I have learned it a hard way using Uber GPS, and wised up to use 3rd party GPS. 

Example: you can use your Uber Rider app, go from Wells Fargo Center in Philadelphia to 1425 Locust Street, Philadelphia.
It will show you that the route will be taking 95 North then Center City. 

But if a driver got that request, he/she will go to destination using Broad Street, which has about 1000 red lights between A-B, if he/she uses Uber built-in GPS. 
Uber charges rider for a longer distance, but Uber pays driver for a shorter distance.


----------



## ShinyAndChrome (Aug 18, 2017)

PokemonDriver said:


> I would prefer to use Gmap or Waze over any built-in GPS.
> You don't know you're losing a lot of money and time using built-in Uber GPS?
> 
> You can test it yourself, have a friend order a ride from you, your friend will see that the route Uber gives him is a fastest route but NOT the shortest route.
> ...


I gotta test this. I LOVE the built in navigation but it is VERY STUPID. I have had it try and send me down a one way street, take idiotic turns, etc

Here was one recently. The ride started out with me going east on the 96 from the left of the map. It then had me turn onto a side street and it wanted me to drive along that other road, then loop around the block. And btw not only was route 96 free of traffic issues, but the drop off location was actually on the south of 96 anyway. There was no reason for the map to do this at all.


----------



## BSki (Aug 3, 2017)

Uber nav is sheit. Use Google or Waze if you like a LOT of chatter.


----------



## Trafficat (Dec 19, 2016)

I miss the old navless Uber. I greatly prefer the Navless Lyft that shows my position on the map and the position of the pax gps and his pushpin.

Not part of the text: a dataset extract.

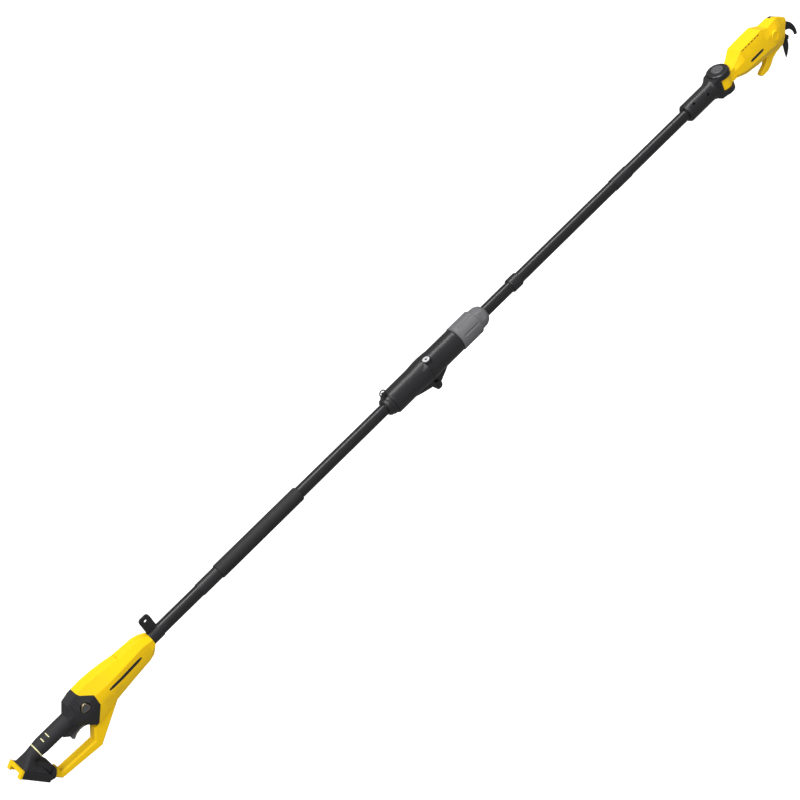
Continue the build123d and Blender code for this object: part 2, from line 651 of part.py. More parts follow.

Now with the Uber Nav I usually can't even tell which side of the street the pax is on.

Combine no pushpins and generic address ranges like 4200-4800 Mayberry St. and you have only a vague idea of where the pax is.

The Uber Nav sux. I wish it would go back to what they used to have.


----------



## WeDreams (Sep 14, 2017)

My uber nav works ten fold over lyft waze.


----------



## beezlewaxin (Feb 10, 2015)

Lyft already has In-App navigation it's not quite functional though... But it's been in the app source code for a couple months. It's not a finished feature though as it never loads the actual directions. Hopefully soon...


----------



## ShinyAndChrome (Aug 18, 2017)

Uber nav ****ed me today. Address next to an on ramp it took me on the ramp and by time I realized what it had done I could t turn around. It thought an apartment building pickup was ON the on ramp. 5 miles turnaround and 10 min. I sent screenshot to uber and they said thanks. I bet they haven't updated their app though and this apartment building will constantly do this to people.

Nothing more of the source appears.